The UK government also downplayed suggestions his one-night-only trip to Belfast was a snub to the so-called “special relationship”.

“I hope the [Northern Ireland] Executive and Assembly will soon be restored,” Biden said, urging feuding leaders to restore power-sharing government which has been suspended since February last year.




Biden touted the “unlimited possibilities” for investment and growth offered in Northern Ireland, 25 years on from the Belfast/Good Friday Agreement.

But, he said, peace and stability must always be guarded, warning that the January 6, 2021, riot at Congress in Washington had proved that in every generation, “democracy needs champions”.

The president met Prime Minister Rishi Sunak, who said the UK’s relationship with the United States was “in great shape” and greeted local political leaders.

Senior figures in the pro-UK Democratic Unionist Party (DUP), which is under pressure to resume local power-sharing, were strikingly undiplomatic about the president.

Sammy Wilson, a DUP member of the UK parliament in Westminster, branded Biden “anti-British”, accusing second Catholic US president of having “made his antipathy towards Protestants in particular very well known”.

Another DUP lawmaker, Nigel Dodds, called Biden’s administration “transparently pro-nationalist” while party leader Jeffrey Donaldson said the visit did nothing to change the political dynamic.

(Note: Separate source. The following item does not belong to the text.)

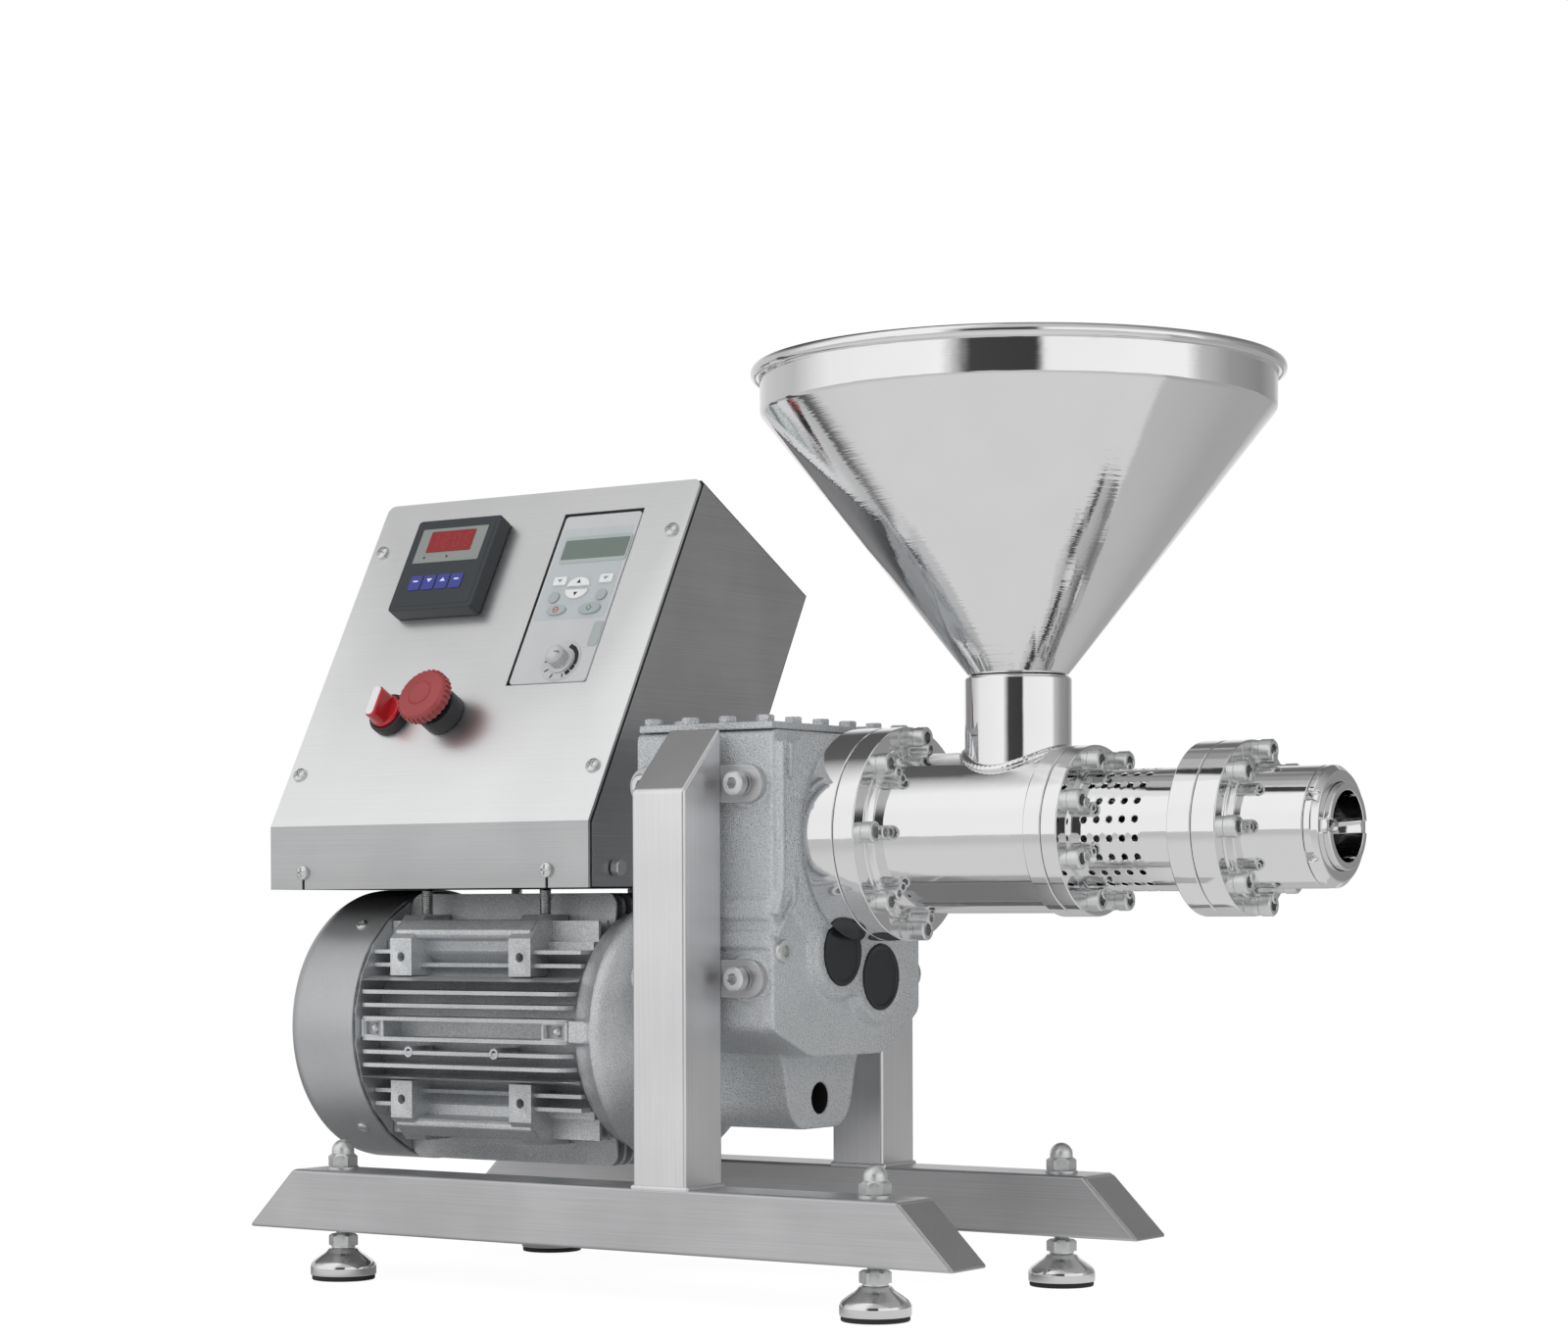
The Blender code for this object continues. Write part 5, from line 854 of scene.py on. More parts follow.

Power-sharing government is a key plank of the 1998 peace accord, but it collapsed 14 months ago over the DUP’s opposition to post-Brexit trade arrangements in Northern Ireland.

The party fears that keeping Northern Ireland in the European single market and customs union drives a wedge between the province and Great Britain (England, Scotland and Wales).

Despite the UK and the European Union agreeing to overhaul trading rules earlier this year, the DUP is yet to back the new trading terms and allow the restoration of Belfast’s Stormont legislature.


Security fears 


Biden’s defenders hit back at claims he was “anti-British”.

“The president has been very actively engaged throughout his career, dating back to when he was a senator, in the peace process in Northern Ireland,” said Amanda Sloat, National Security Council Senior Director for Europe.

Sectarian violence remains a concern north of the border, with Britain’s MI5 security agency elevating its terrorism threat level for the territory ahead of Biden’s visit.

On Monday, masked youths pelted police vehicles with petrol bombs during an illegal march by hardline nationalists in Londonderry, which is also known as Derry.

Police in Northern Ireland on Tuesday said that four suspected pipe bombs had been retrieved from a cemetery in the Creggan area of the city.

Biden brushed off any security concerns and saw up close how much redevelopment has transformed Belfast since 1998.

The five-star hotel in Belfast where he stayed only opened in 2018.

Before 1998, the only place for visiting dignitaries to stay was the nearby Europa, which was attacked so often by the Irish Republican Army paramilitary group that it became known as the most bombed hotel in Europe.

“I came here in ‘91 to this neighbourhood and you couldn’t have a glass building like this here... I don’t think they would have stood up very well,” Biden said of the new university campus.

“The dividends of peace are all around us.”